Written problem
Look through the lines and report how many include the word "scene", giving nothing but the number.
** begin **
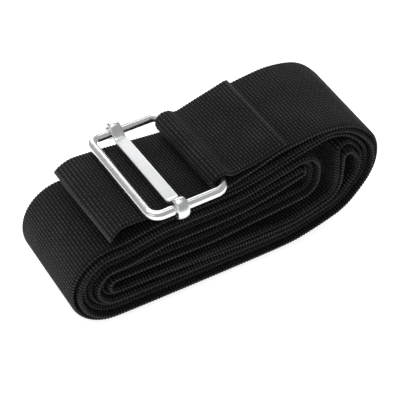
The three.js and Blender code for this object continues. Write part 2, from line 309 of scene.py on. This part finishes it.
def smooth_curve(points, step):
    """Points at an even spacing on a centripetal Catmull-Rom curve through the given ones."""
    padded = [2 * points[0] - points[1], *points, 2 * points[-1] - points[-2]]
    fine = [points[0]]
    for p0, p1, p2, p3 in zip(padded, padded[1:], padded[2:], padded[3:]):
        span = (p2 - p1).length
        t0, t1 = 0.0, math.sqrt((p1 - p0).length)
        t2 = t1 + math.sqrt(span)
        t3 = t2 + math.sqrt((p3 - p2).length)
        pieces = max(1, round(span / (step / 2)))
        for k in range(1, pieces + 1):
            t = t1 + (t2 - t1) * k / pieces
            a1 = p0.lerp(p1, (t - t0) / (t1 - t0))
            a2 = p1.lerp(p2, (t - t1) / (t2 - t1))
            a3 = p2.lerp(p3, (t - t2) / (t3 - t2))
            b1 = a1.lerp(a2, (t - t0) / (t2 - t0))
            b2 = a2.lerp(a3, (t - t1) / (t3 - t1))
            fine.append(b1.lerp(b2, (t - t1) / (t2 - t1)))
    lengths = [0.0]
    for a, b in zip(fine, fine[1:]):
        lengths.append(lengths[-1] + (b - a).length)
    rings = max(2, round(lengths[-1] / step))
    even, j = [], 0
    for i in range(rings + 1):
        target = lengths[-1] * i / rings
        while j < len(fine) - 2 and lengths[j + 1] < target:
            j += 1
        part = (target - lengths[j]) / max(lengths[j + 1] - lengths[j], 1e-9)
        even.append(fine[j].lerp(fine[j + 1], part))
    return even, lengths[-1]


def across_shift(share):
    """How far across the strap is shifted, at a share of its length."""
    for (s0, a0), (s1, a1) in zip(ACROSS_STATIONS, ACROSS_STATIONS[1:]):
        if share <= s1:
            return LAYER_SHIFT * (a0 + (a1 - a0) * smooth_step((share - s0) / (s1 - s0)))
    return LAYER_SHIFT * ACROSS_STATIONS[-1][1]


def bulge(x, y, z, width):
    """How far the roll swells at a point of its tall end: the far side is wound looser."""
    share = (
        smooth_step((x - BULGE_FROM[0]) / BULGE_OVER[0])
        * smooth_step((z - BULGE_FROM[1]) / BULGE_OVER[1])
    )
    far = min(max(0.5 + y / width, 0.0), 1.0)
    return [share * (a + (b - a) * far) for a, b in zip(BULGE_NEAR, BULGE_FAR)]


def section(half_width, half_thick, crown=0.0):
    """One cross-section, as (across, up) points: flat faces with rounded woven edges.

    The faces stand higher than half_thick by crown.
    """
    face = half_thick + crown
    flat = half_width - EDGE_RUN
    inner = half_width / 2.5
    shoulder = half_width - EDGE_SHOULDER
    rise = SHOULDER_HEIGHT * half_thick
    return [
        (-flat, face), (-inner, face), (inner, face), (flat, face),
        (shoulder, rise), (half_width, 0.0), (shoulder, -rise),
        (flat, -face), (inner, -face), (-inner, -face), (-flat, -face),
        (-shoulder, -rise), (-half_width, 0.0), (-shoulder, rise),
    ]


def webbing_strap():
    """The woven strap, a section carried along the CAD strap's centre line, ring by ring.

    Each weft rib swells the faces, and stands out at the edges as a knob. The weft slants over the
    edge, so the upper part of an edge takes its swelling from a little further along.
    """
    low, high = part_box("webbing_strap")
    middle = centre_line(side_outline("webbing_strap"))
    line, length = smooth_curve(middle, RIB_PITCH / RINGS_PER_RIB)
    last = len(line) - 1
    hang = [max(1 - length * (last - i) / last / DROOP_RUN, 0.0) ** 2 for i in range(last + 1)]
    line = [Vector((p.x, p.y - FLAP_DROOP * h)) for p, h in zip(line, hang)]
    width = high[1] - low[1]
    half_width = width / 2 - SELVAGE_KNOB
    half_thick = THICKNESS / 2 - RIB_HEIGHT

    bm = bmesh.new()
    uv = bm.loops.layers.uv.new("thread")
    mean_section = section(half_width, half_thick, RIB_HEIGHT / 2)
    sides = len(mean_section)
    around = [0.0]
    for a, b in zip(mean_section, mean_section[1:] + mean_section[:1]):
        around.append(around[-1] + math.dist(a, b))

    rings = []
    for i, point in enumerate(line):
        ahead = line[min(i + 1, last)] - line[max(i - 1, 0)]
        ahead.normalize()
        up = Vector((-ahead.y, ahead.x))
        run = length * i / last
        to_end = min(run, length - run)
        woven = smooth_step((to_end - 0.5 * SEALED_BAND) / SEALED_BAND)
        phase = 2 * math.pi * run / RIB_PITCH

        def wave(lead):
            return woven * (0.5 + 0.5 * math.cos(phase + 2 * math.pi * lead))

        thin = SEALED_THIN + (1 - SEALED_THIN) * smooth_step(to_end / SEALED_BAND)
        shift = across_shift(run / length)
        lean = smooth_step((point.x - LEAN_FROM) / LEAN_OVER) * smooth_step(2 - run / TAB_RUN)
        ring = []
        for y, h in section(half_width, half_thick):
            on_edge = abs(y) > half_width - EDGE_RUN / 2
            swell = wave(EDGE_SLANT * h / half_thick if on_edge else 0)
            if on_edge:
                y += math.copysign(SELVAGE_KNOB * swell, y)
            else:
                h += math.copysign(RIB_HEIGHT * swell, h)
            h *= thin
            near = smooth_step(0.5 - y / width) ** 2
            spot = point + up * h
            out, rise = bulge(spot.x, y, spot.y, width)
            rise -= hang[i] * CORNER_DROOP * near
            out += hang[i] * CORNER_TRIM * near
            rise += lean * (TAB_LEAN[0] + (TAB_LEAN[1] - TAB_LEAN[0]) * (0.5 + y / width))
            height = max(spot.y + rise, 0.0)  # the lowest ribs are pressed flat by the table
            ring.append(bm.verts.new((spot.x + out, y + shift, height)))
        rings.append(ring)

    for i, (ring, after) in enumerate(zip(rings, rings[1:])):
        v0, v1 = (length * j / last / MM for j in (i, i + 1))
        for k in range(sides):
            n = (k + 1) % sides
            face = bm.faces.new((ring[k], ring[n], after[n], after[k]))
            u0, u1 = around[k] / MM, around[k + 1] / MM
            for loop, place in zip(face.loops, ((u0, v0), (u1, v0), (u1, v1), (u0, v1))):
                loop[uv].uv = place
            face.material_index = int(min(v1 * MM, length - v0 * MM) < 0.8 * SEALED_BAND)
            face.smooth = True
    for ring in (rings[0], rings[-1]):
        cap = bm.faces.new(ring)
        cap.material_index = 1
    bmesh.ops.recalc_face_normals(bm, faces=bm.faces)
    strap = finished("strap_webbing", bm, [woven_webbing(), melted_end()])
    return strap, width, length


# ---- the buckle ------------------------------------------------------------------------------------

def finished(name, bm, materials):
    mesh = bpy.data.meshes.new(name)
    bm.to_mesh(mesh)
    bm.free()
    for material in materials:
        mesh.materials.append(material)
    made = bpy.data.objects.new(name, mesh)
    bpy.context.collection.objects.link(made)
    return made


def joint(name):
    return next(j for j in frame["record"]["behaviour"]["joints"] if j["name"] == name)


def buckle_place():
    """From the buckle's own flat frame (hinge bar on Y, buckle towards -X) to the row frame."""
    hinge = Vector(joint("buckle_swing")["pos_m"])
    towards_far_bar = Vector(joint("bar_slide")["axis"])
    slope = math.atan2(-towards_far_bar.z, -towards_far_bar.x)
    return Matrix.Translation(hinge) @ Matrix.Rotation(-slope, 4, "Y"), slope


def buckle_sizes(slope):
    """Wire diameter, and width and length between the wire's centre lines, from the CAD ring."""
    low, high = (Vector(corner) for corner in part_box("buckle_frame"))
    size = high - low
    width = (size.x - size.z) / (math.cos(slope) - math.sin(slope))
    wire = size.z - width * math.sin(slope)
    return wire, width, size.y - wire


def wire_ring(wire, width, length, corner):
    """A closed ring of round wire: straight runs and four quarter turns, made end to end."""
    bm = bmesh.new()
    section_turn = Matrix.Rotation(math.pi / 2, 4, "X")
    bmesh.ops.create_circle(bm, segments=WIRE_SIDES, radius=wire / 2, matrix=section_turn)
    front = list(bm.edges)

    def run(vector):
        nonlocal front
        grown = bmesh.ops.extrude_edge_only(bm, edges=front)["geom"]
        moved = [g for g in grown if isinstance(g, bmesh.types.BMVert)]
        bmesh.ops.translate(bm, vec=vector, verts=moved)
        front = [g for g in grown if isinstance(g, bmesh.types.BMEdge) and len(g.link_faces) == 1]

    def turn(centre):
        nonlocal front
        spun = bmesh.ops.spin(
            bm, geom=front, cent=centre, axis=(0, 0, 1), dvec=(0, 0, 0),
            angle=math.pi / 2, steps=CORNER_STEPS, use_merge=False,
        )["geom_last"]
        front = [g for g in spun if isinstance(g, bmesh.types.BMEdge)]

    half = length / 2
    run((0, half - corner, 0))
    turn((-corner, half - corner, 0))
    run((2 * corner - width, 0, 0))
    turn((corner - width, half - corner, 0))
    run((0, 2 * corner - length, 0))
    turn((corner - width, corner - half, 0))
    run((width - 2 * corner, 0, 0))
    turn((-corner, corner - half, 0))
    run((0, half - corner, 0))
    bmesh.ops.remove_doubles(bm, verts=bm.verts, dist=1e-6)
    bmesh.ops.recalc_face_normals(bm, faces=bm.faces)
    for face in bm.faces:
        face.smooth = True
    return bm


def rounded_section(angle, half_width, half_thick, squareness):
    """A point of a section between an ellipse (squareness 0) and a sharp-edged bar (1)."""
    power = 1 - 0.85 * squareness
    x, z = math.cos(angle), math.sin(angle)
    return (
        half_width * math.copysign(abs(x) ** power, x),
        half_thick * math.copysign(abs(z) ** power, z),
    )


def sliding_strip(wire, length, curl_outside):
    """The strip bar in the buckle's flat frame, its middle at x = 0.

    Flat between the short bars; each end necks down to a tongue that steps up, goes over the wire
    and curls in under it. The tongues are domed by the pressing that bent them.
    """
    bm = bmesh.new()
    wire_y = length / 2
    curl = curl_outside - STRIP / 2
    neck_y = wire_y - curl - NECK_TO_CURL
    # Each station: y, z, the lean of its thickness in degrees, half width, half thickness, and
    # how square its section is.
    stations = [
        (0.0, BODY_DROP, 90, BODY_WIDTH / 2, STRIP / 2, 0.9),
        (neck_y - NECK_TAPER[0], BODY_DROP, 90, BODY_WIDTH / 2, STRIP / 2, 0.9),
        (neck_y - NECK_TAPER[1], BODY_DROP, 90, BODY_WIDTH / 2, STRIP / 2, 0.85),
        (neck_y, BODY_DROP + 0.1 * MM, 92, TONGUE_WIDTH / 2, STRIP / 2, 0.7),
        (neck_y + 0.9 * MM, BODY_DROP + 0.35 * MM, 112, TONGUE_WIDTH / 2, STRIP / 2, 0.55),
    ]
    for angle in range(CURL_FROM, CURL_TO - 1, -CURL_STEP):
        turn = math.radians(angle)
        crown = CURL_CROWN * smooth_step((CURL_FROM - angle) / CROWN_OVER)
        domed = curl + crown / 2
        stations.append((
            wire_y + domed * math.cos(turn), domed * math.sin(turn), angle,
            TONGUE_WIDTH / 2, (STRIP + crown) / 2, 0.5 - 0.4 * crown / CURL_CROWN,
        ))
    rings = []
    for y, z, lean, half_width, half_thick, squareness in stations:
        ring = bmesh.ops.create_circle(bm, segments=STRIP_SIDES, radius=1)["verts"]
        out = math.radians(lean)
        for i, vert in enumerate(ring):
            around = 2 * math.pi * i / STRIP_SIDES
            x, h = rounded_section(around, half_width, half_thick, squareness)
            vert.co = (x, y + h * math.cos(out), z + h * math.sin(out))
        rings.append(list({edge for vert in ring for edge in vert.link_edges}))
    for ring, after in zip(rings, rings[1:]):
        bmesh.ops.bridge_loops(bm, edges=ring + after)
    bmesh.ops.edgeloop_fill(bm, edges=rings[-1])
    bmesh.ops.mirror(
        bm, geom=list(bm.verts) + list(bm.edges) + list(bm.faces),
        matrix=Matrix.Identity(4), merge_dist=0.01 * MM, axis="Y",
    )
    bmesh.ops.recalc_face_normals(bm, faces=bm.faces)
    for face in bm.faces:
        face.smooth = True
    return bm


def buckle():
    """The ring and its bar, in place on their bodies."""
    place, slope = buckle_place()
    wire, width, length = buckle_sizes(slope)
    ring = wire_ring(wire, width, length, CORNER_RADIUS)
    bmesh.ops.transform(ring, matrix=place, verts=ring.verts)
    bright_wire = nickel_plate(
        "bright_nickel_plated_wire", "#f4f5f6", 0.20, (260.0, 260.0, 260.0),
    )
    frame_ring = finished("buckle_ring", ring, [bright_wire])

    low, high = (Vector(corner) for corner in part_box("slide_bar"))
    middle = place.inverted() @ ((low + high) / 2)
    strip = sliding_strip(wire, length, high.y - length / 2)
    offset = Matrix.Translation((middle.x, 0, 0))
    bmesh.ops.transform(strip, matrix=place @ offset, verts=strip.verts)
    pressed = nickel_plate(
        "nickel_plated_pressed_strip", "#e6e7e8", 0.30, (200.0, 50.0, 200.0),
    )
    bar = finished("buckle_slide", strip, [pressed])
    return frame_ring, bar


# ---- floor, light and camera -------------------------------------------------------------------------

def studio():
    bm = bmesh.new()
    bmesh.ops.create_grid(bm, x_segments=1, y_segments=1, size=FLOOR_SIZE / 2)
    pale, _, shader = new_material("white_acrylic_table")
    shader.inputs["Emission Color"].default_value = srgb("#ffffff")
    shader.inputs["Emission Strength"].default_value = FLOOR_GLOW
    shader.inputs["Base Color"].default_value = srgb("#f4f4f4")
    shader.inputs["Roughness"].default_value = 0.9
    shader.inputs["Specular IOR Level"].default_value = 0.1
    floor = finished("floor", bm, [pale])

    world = bpy.data.worlds.new("soft_white_room")
    bpy.context.scene.world = world
    world.use_nodes = True
    sky = world.node_tree.nodes["Background"]
    sky.inputs["Color"].default_value = srgb("#ffffff")
    sky.inputs["Strength"].default_value = WORLD_LIGHT
    for name, spot, size, power in LIGHTS:
        lamp = bpy.data.lights.new(name, "AREA")
        lamp.shape = "RECTANGLE"
        lamp.size, lamp.size_y = size
        lamp.energy = power
        holder = bpy.data.objects.new(name, lamp)
        holder.location = spot
        holder.rotation_euler = (-Vector(spot)).to_track_quat("-Z", "Y").to_euler()
        bpy.context.collection.objects.link(holder)


def camera():
    """A long lens looking down on the belt from its near left."""
    azimuth, elevation = math.radians(VIEW_AZIMUTH), math.radians(VIEW_ELEVATION)
    back = Vector((
        math.sin(azimuth) * math.cos(elevation),
        -math.cos(azimuth) * math.cos(elevation),
        math.sin(elevation),
    ))
    lens = bpy.data.cameras.new("camera")
    lens.sensor_width = 36
    lens.lens = FOCAL_LENGTH
    lens.clip_start = 0.01
    holder = bpy.data.objects.new("camera", lens)
    holder.location = Vector(VIEW_TARGET) + back * VIEW_DISTANCE
    holder.rotation_euler = (-back).to_track_quat("-Z", "Y").to_euler()
    bpy.context.collection.objects.link(holder)
    bpy.context.scene.camera = holder


camera()
studio()

strap, strap_width, strap_length = webbing_strap()
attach(strap, "belt")
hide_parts("webbing_strap")

ring, bar = buckle()
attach(ring, "buckle")
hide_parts("buckle_frame")
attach(bar, "slider")
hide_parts("slide_bar")

bpy.context.scene.view_settings.view_transform = "Standard"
** end **
Answer to this problem
4